I’m luckier than many because I have a life that involves creative work, and a way to make it pay enough to make a living, even if that basic living is often exactly that.  Basic.   But if, like me, you can find something that not only gives you a personal sense of achievement but that also earns you recognition and respect from others then you are well on the way to discovering a different meaning and purpose to life that lifts you above the basic.  My life as a performer does exactly that for me.  The persona of Mr Alexander is my on-going link to achieving my full potential.

If you watch my improvisation between shows, you will see that I tend to repeat and repeat the same routine.  It is more than just practice, it is being at one with what I do, a series of moments of achievement that I hope the audience can equate to personally and see as a metaphor of all types of life skills achievement. 

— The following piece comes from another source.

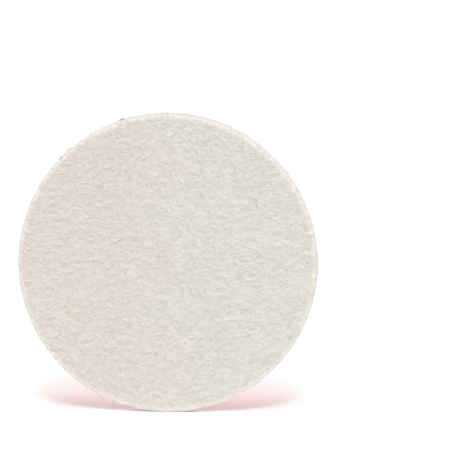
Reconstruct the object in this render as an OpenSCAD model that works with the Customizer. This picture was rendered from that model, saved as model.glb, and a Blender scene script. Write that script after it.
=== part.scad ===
// Felt polishing wheel with a hook-and-loop back.
//
// Four layers are laminated as wide sheets and then die-cut together into one round wheel:
// a thick pressed felt that polishes, a hot-melt film that glues it down, a knitted ground
// cloth, and the brushed loops that grow out of that cloth and grip a hook pad.
//
// Frame: the origin is the centre of the loop face, where the hook pad takes hold. +Y is the
// spin axis and points out of the loop back, so the felt face looks along -Y. +Z is up.
// Heights below are measured from the loop face towards the felt face.

/* [Wheel] */
// Diameter that the laminate is die-cut to
wheel_d = 125; // [75:1:200]

/* [Felt] */
// Thickness of the pressed felt
felt_t = 7; // [4:0.5:15]
// Radius of the softened rim around the working face
felt_rim_r = 1.5; // [0.3:0.1:3]
// How far the cutting die leaves the felt's wall pinched in
felt_waist = 0.3; // [0.05:0.05:0.8]

/* [Bond] */
// Thickness of the hot-melt film
film_t = 0.15; // [0.1:0.01:0.5]
// How far the film draws back from the cut rim
film_inset = 0.4; // [0.1:0.1:2]

/* [Loop backing] */
// Thickness of the knitted ground cloth
cloth_t = 0.4; // [0.2:0.05:1]
// Height of the brushed loops over the ground cloth
pile_h = 1; // [0.6:0.1:2.5]
// Radius of the pile's outer corner, where the end loops lean out
pile_rim_r = 0.4; // [0.1:0.1:1]

/* [Hidden] */
$fn = 128;

wheel_r = wheel_d / 2;

// Each layer starts where the one behind it ends.
cloth_z = pile_h;
film_z = cloth_z + cloth_t;
felt_z = film_z + film_t;
wheel_t = felt_z + felt_t;

// A corner radius never takes more than this share of its layer's thickness.
rim_share = 0.6;
felt_corner = min(felt_rim_r, rim_share * felt_t);
pile_corner = min(pile_rim_r, rim_share * pile_h);

// Steps along the drawn arcs of the outlines.
corner_steps = 8;
waist_steps = 10;

// Points on an arc about [cx, cy], from one angle to the other, in the outline's plane.
function arc(cx, cy, r, from, to, steps) =
    [for (i = [0 : steps])
        let (a = from + (to - from) * i / steps)
        [cx + r * cos(a), cy + r * sin(a)]];

// The pinched wall bows inwards on a circle whose sagitta is felt_waist.
wall_h = felt_t - felt_corner;
waist_r = (pow(wall_h / 2, 2) + pow(felt_waist, 2)) / (2 * felt_waist);
waist_half_angle = asin(wall_h / 2 / waist_r);

// Turns an outline about the spin axis: its x is the radius and its y is the height
// over the loop face, which runs towards -Y.
module turned() {
    rotate([90, 0, 0])
        rotate_extrude()
            children();
}

// A plain round layer from one height to the next.
module layer(radius, from, thickness) {
    turned()
        translate([0, from])
            square([radius, thickness]);
}

// The polishing layer: a flat back, a slightly pinched cut wall and a softened face rim.
module felt_disc() {
    wall = arc(wheel_r + waist_r - felt_waist, felt_z + wall_h / 2, waist_r,
        180 + waist_half_angle, 180 - waist_half_angle, waist_steps);
    rim = arc(wheel_r - felt_corner, wheel_t - felt_corner, felt_corner, 0, 90, corner_steps);
    // The wall's last point is the rim's first, so the rim leaves it out.
    rim_on = [for (i = [1 : corner_steps]) rim[i]];
    color("#E1DAD3")
        turned()
            polygon(concat([[0, felt_z]], wall, rim_on, [[0, wheel_t]]));
}

// The glue line between the felt and the cloth.
module bond_film() {
    color("#D9C9A8")
        layer(wheel_r - film_inset, film_z, film_t);
}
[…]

And out of these moments from time to time emerge observations and statements that I have used in shows and lessons and passed on to others on the path;

Failure is on the road to success

Don’t say ‘I can’t do it’, say ‘I can’t do it yet’

Practice makes progress

All three statements are linked.  Many people, instead of being liberated by their learning experiences have been stifled and mortified by them.  Teachers and schools leave many with a legacy which makes them terrified of failure; failure for them is something personally and morally reprehensible, and must never be admitted or sanctioned.  It has been built into the fabric of Western education and will probably always be there.  A ‘failing’ school is almost the worst statement Ofsted can make after an inspection; a failed exam will leave most students never wanting anything to do with that subject ever again.

In our education system failure is the worst judgment on a learner, it must be avoided at all costs and certainly never promoted as a learning tool!

But I believe that failure is a fundamental part of the positive learning process.  Understanding our attitude to failure, and where it comes from and moving through the barrier it has thrown down is a wonderfully liberating and positive experience and will help us grow and learn more in the future, and, importantly, learn more efficiently and effectively.

How can we understand success if we have never failed?  And of course the fear of failure is the thing that stops us even trying.  How many times have I heard someone I am teaching how to juggle throw the beanbags down and say ‘I can’t do it.’  And then with a few more moments of practice they discover that actually they can do it and go on and through that psychological learning barrier and really start achieving.

Of course it’s not always as easy as that and some people’s learning barriers can take a lifetime to dismantle.  But once the barriers start to come down there really is NOTHING that we cannot achieve.

So I’m trying to practice what I preach.  Having failed to earn enough money in 2013 to allow me to thrive through the winter, I’m learning that surviving is on the road to thriving and, like Maya, my mission in life is to thrive in 2014 and beyond!